Our Verdict
Paul Mescal shows his darker side in a slow, psychological chiller.
Saela Davis and Anna Rose Holmer’s bleak drama movie begins with a young man being found dead just off the coast of a fishing town in Ireland, and yet that isn’t the darkest thing that lurks in these waters. At the funeral, Brian (Paul Mescal) makes a surprise return home, welcomed by his doting mother, Aileen (Emily Watson).
Brian had been off in Australia for some time, offering little explanation for the sudden reappearance beyond wanting to restart the family business of oyster farming. Aileen’s only happy to have him back, but her husband Conlon and Brian’s sister Erin are suspicious.
Their wariness hangs in the air during Brian’s re-integration into the small village, and eventually that gut feeling is proven right. The thriller movie’s screenplay, written by Shane Crowley, is wilfully slow and perceptive, painfully so on occasion, building Brian and Aileen’s relationship only to have it implode.
The prodigal son inspires Aileen to get dressed up for a night out down the local. While enjoying some traditional music and drinks, Brian sets his eyes on a former lover, Sarah. Aileen leaves them to it, waking up the next day to a call from the police that a complaint’s been made. She covers for her child, almost on reflex, but the victim’s a co-worker at the seafood factory, spurring some ruthless self-reflection.
Coming out post-Aftersun, Mescal is almost certainly the main draw for many, but it’s Watson’s performance that drives God’s Creatures. At first, Aileen’s naïve, looking past the questions surrounding Brian’s sudden excursion back to the Emerald Isle. Her smile sticks out against the dull gray weather and brown pub ambiance.

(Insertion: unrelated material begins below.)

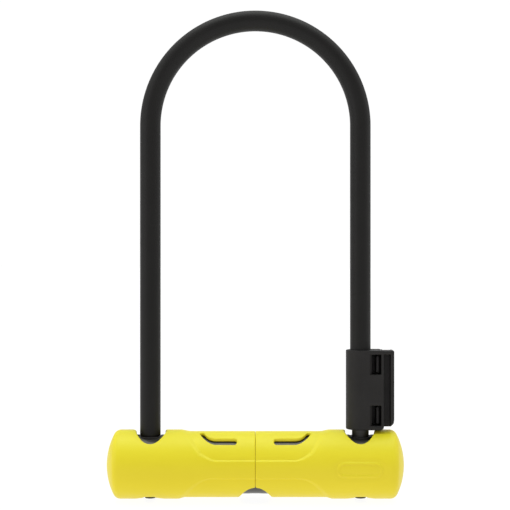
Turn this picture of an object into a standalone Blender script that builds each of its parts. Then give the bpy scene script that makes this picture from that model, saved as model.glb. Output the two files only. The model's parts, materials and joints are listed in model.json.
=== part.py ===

Something isn’t right about this scenario, and Brian’s at the centre. Why would he come back, just like that, to wrestle a meagre living harvesting shellfish when he had the freedom he clearly desired? We’re told he didn’t keep in touch after leaving, and we never hear anything more about his life across the world.
The cognitive dissonance of Aileen understanding her adult son creates palpable tension. Watson lets Aileen’s disgust out in drips, in idle stares at Brian while she contemplates the kind of person her child is now. The culture supports him – men joke about the incident, ostracising the victim. Realising she’s part of the problem induces a heavy, silent guilt, inexpressible in its magnitude.
God’s Creatures has an almost rudimentary feeling to the way it focuses on the mother-son bond. Even when Aileen confronts Brian, it’s no loud or brash argument. But that’s the point, because it wasn’t her that was victimised, and these scenarios don’t leave much room for closure. This comes at the narrative from the bystander’s perspective, and the direction from Holmer and Davis impresses that feeling of complicity.
We have to watch Sarah be pushed aside and belittled. Regardless of Aileen’s actions, that community makes their bias loud and clear. This behaviour rarely happens in isolation, and Brian doesn’t have much remorse – why would he when surrounded by his pals? God’s Creatures derives its title from a line in the film, where someone finds comfort in being part of some almighty plan. Their faith is misplaced, in a higher power and in other people.